# [What you should do]
Extract, from the records beneath this instruction, each line that contains the word "metres".
##### Given records #####
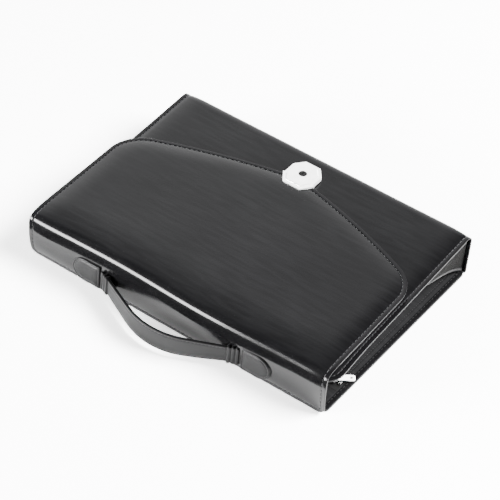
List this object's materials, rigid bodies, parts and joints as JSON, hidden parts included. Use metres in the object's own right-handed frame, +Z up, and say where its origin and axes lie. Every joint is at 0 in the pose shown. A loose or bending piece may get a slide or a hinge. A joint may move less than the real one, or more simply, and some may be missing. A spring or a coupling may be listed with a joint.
{
  "type": "leather document case",
  "caption": "Flat padded document case with a carry handle on its long edge, a bowed flap with a snap clasp and key lock, a hinged cover and a zipped inner pocket.",
  "frame": {"origin": "middle of the back panel's outer face, on which the case lies", "axes": "+X along the case and its folds, +Y from the handle wall to the spine, +Z up out of the back panel"},
  "size_m": [0.3629, 0.298, 0.0594],
  "materials": {
    "leather": "glossy smooth black imitation leather over foam",
    "handle_leather": "glossy black imitation leather with stitched edges",
    "lining": "satin black coated lining",
    "gusset_cloth": "woven black cloth",
    "board": "raw grey board",
    "foam": "open foam",
    "strap_core": "matte",
    "clasp_chrome": "bright chrome plate",
    "steel": "zinc plated steel",
    "zip_metal": "bright nickel plate",
    "zip_tape": "woven black tape",
    "zip_teeth": "moulded plastic teeth"
  },
  "bodies": {
    "back": {"back_skin": "leather", "back_board": "board", "back_lining": "lining", "spine_skin": "leather", "spine_board": "board", "spine_lining": "lining", "wall_fold_strip": "lining", "cover_fold_strip": "leather", "gusset_left": "gusset_cloth", "gusset_right": "gusset_cloth", "pocket_sheet": "lining", "zip_tape_front": "zip_tape", "zip_tape_rear": "zip_tape", "zip_teeth_front": "zip_teeth", "zip_teeth_rear": "zip_teeth", "zip_stops": "zip_metal"},
    "slider": {"zip_slider": "zip_metal"},
    "puller": {"zip_puller": "zip_metal"},
    "handle_wall": {"wall_skin": "leather", "wall_foam": "foam", "wall_board": "board", "wall_lining": "lining", "flap_fold_strip": "leather", "handle_strap_outer": "handle_leather", "handle_strap_inner": "handle_leather", "handle_core": "strap_core", "keeper_left": "handle_leather", "keeper_right": "handle_leather", "tab_left": "handle_leather", "tab_right": "handle_leather", "tab_pad_left": "foam", "tab_pad_right": "foam", "handle_backing_left": "steel", "handle_backing_right": "steel", "handle_rivets": "steel"},
    "flap": {"flap_skin": "leather", "flap_foam": "foam", "flap_board": "board", "flap_lining": "lining", "clasp_plate": "clasp_chrome", "clasp_bezel": "clasp_chrome", "clasp_backing": "steel", "clasp_rivets": "steel", "snap_spring": "steel"},
    "lock": {"lock_cylinder": "clasp_chrome", "lock_cam": "steel"},
    "cover": {"cover_skin": "leather", "cover_foam": "foam", "cover_board": "board", "cover_lining": "lining", "catch_plate": "steel", "catch_post": "steel", "catch_backing": "steel", "catch_rivets": "steel"}
  },
  "joints": [
    {"name": "wall_fold", "type": "hinge", "parent": "back", "child": "handle_wall", "pos_m": [0, -0.131, 0], "axis": [1, 0, 0], "range_deg": [0, 12], "deforming": ["wall_fold_strip"]},
    {"name": "flap_hinge", "type": "hinge", "parent": "handle_wall", "child": "flap", "pos_m": [0, -0.13, 0.054], "axis": [1, 0, 0], "range_deg": [0, 176], "deforming": ["flap_fold_strip", "snap_spring"]},
    {"name": "cover_hinge", "type": "hinge", "parent": "back", "child": "cover", "pos_m": [0, 0.13, 0.052], "axis": [-1, 0, 0], "range_deg": [0, 17.6], "deforming": ["cover_fold_strip", "gusset_left", "gusset_right"]},
    {"name": "lock_turn", "type": "hinge", "parent": "flap", "child": "lock", "pos_m": [-0.003, 0.09, 0.0574], "axis": [0, 0, 1], "range_deg": [0, 90]},
    {"name": "zip_slide", "type": "slide", "parent": "back", "child": "slider", "axis": [-1, 0, 0], "range_m": [0, 0.322]},
    {"name": "puller_hinge", "type": "hinge", "parent": "slider", "child": "puller", "pos_m": [0.162, -0.09, 0.0079], "axis": [0.6157, -0.788, 0], "range_deg": [0, 150]}
  ],
  "couplings": [
    {"joint": "cover_hinge", "follows": "flap_hinge", "ratio": 0.1}
  ]
}
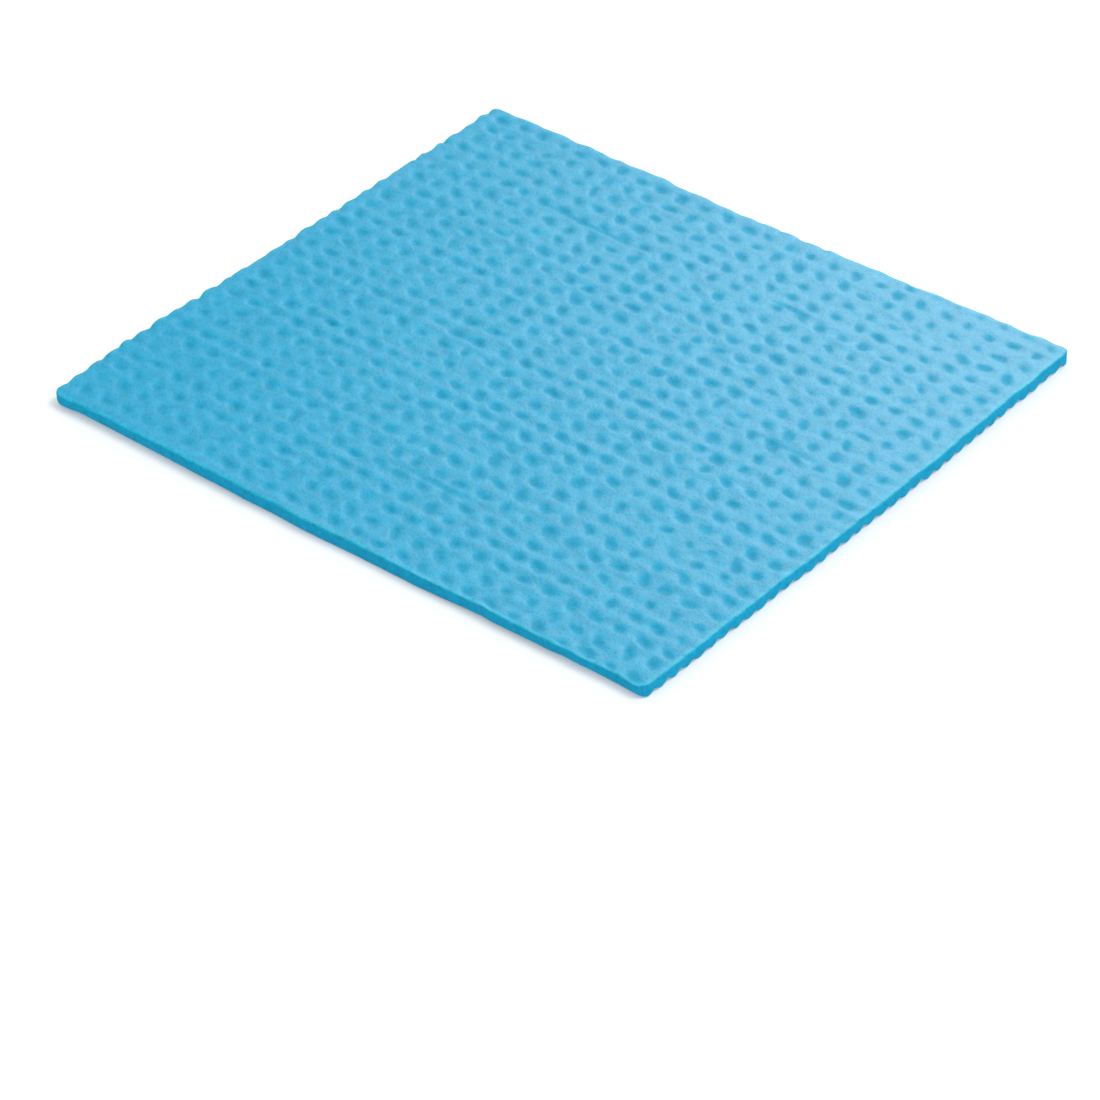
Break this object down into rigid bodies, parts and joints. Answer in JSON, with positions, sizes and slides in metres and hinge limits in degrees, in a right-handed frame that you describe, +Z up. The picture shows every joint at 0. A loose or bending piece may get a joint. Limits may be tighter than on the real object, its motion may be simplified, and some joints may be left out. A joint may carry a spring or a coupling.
{
  "type": "sponge cloth",
  "caption": "Flat rectangular cellulose sponge cloth, with soft pits in rows on its upper face and rounded ribs underneath.",
  "frame": {"origin": "under the middle of the cloth, on the plane that its rib crests lie on", "axes": "+X along the ribs and the long side, +Y across the ribs, +Z up out of the pitted face"},
  "size_m": [0.2, 0.18, 0.004],
  "materials": {
    "cellulose": "matte dry cellulose sponge with fine open pores, dyed through in light blue"
  },
  "bodies": {
    "root": {"sponge_cloth": "cellulose"}
  },
  "joints": []
}
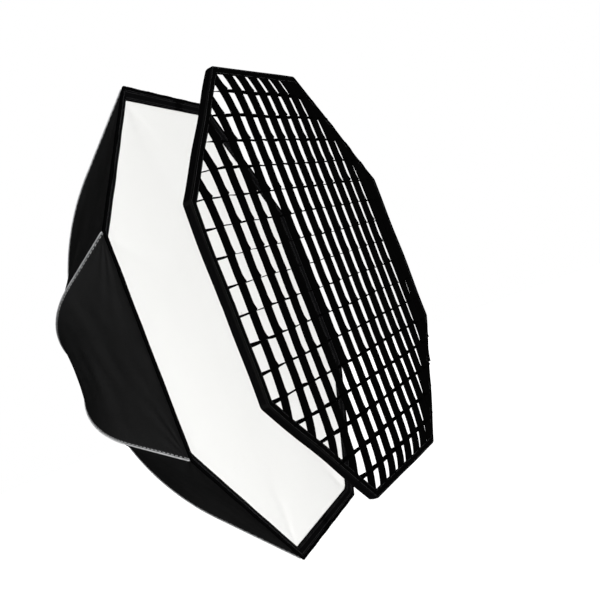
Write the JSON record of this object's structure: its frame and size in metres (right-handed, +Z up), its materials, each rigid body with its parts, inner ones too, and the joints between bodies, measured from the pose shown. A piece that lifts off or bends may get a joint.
#####
# [Written reply]
List this object's materials, rigid bodies, parts and joints as JSON, hidden parts included. Use metres in the object's own right-handed frame, +Z up, and say where its origin and axes lie. Every joint is at 0 in the pose shown. A loose or bending piece may get a slide or a hinge. A joint may move less than the real one, or more simply, and some may be missing. A spring or a coupling may be listed with a joint.
Break this object down into rigid bodies, parts and joints. Answer in JSON, with positions, sizes and slides in metres and hinge limits in degrees, in a right-handed frame that you describe, +Z up. The picture shows every joint at 0. A loose or bending piece may get a joint. Limits may be tighter than on the real object, its motion may be simplified, and some joints may be left out. A joint may carry a spring or a coupling.
Write the JSON record of this object's structure: its frame and size in metres (right-handed, +Z up), its materials, each rigid body with its parts, inner ones too, and the joints between bodies, measured from the pose shown. A piece that lifts off or bends may get a joint.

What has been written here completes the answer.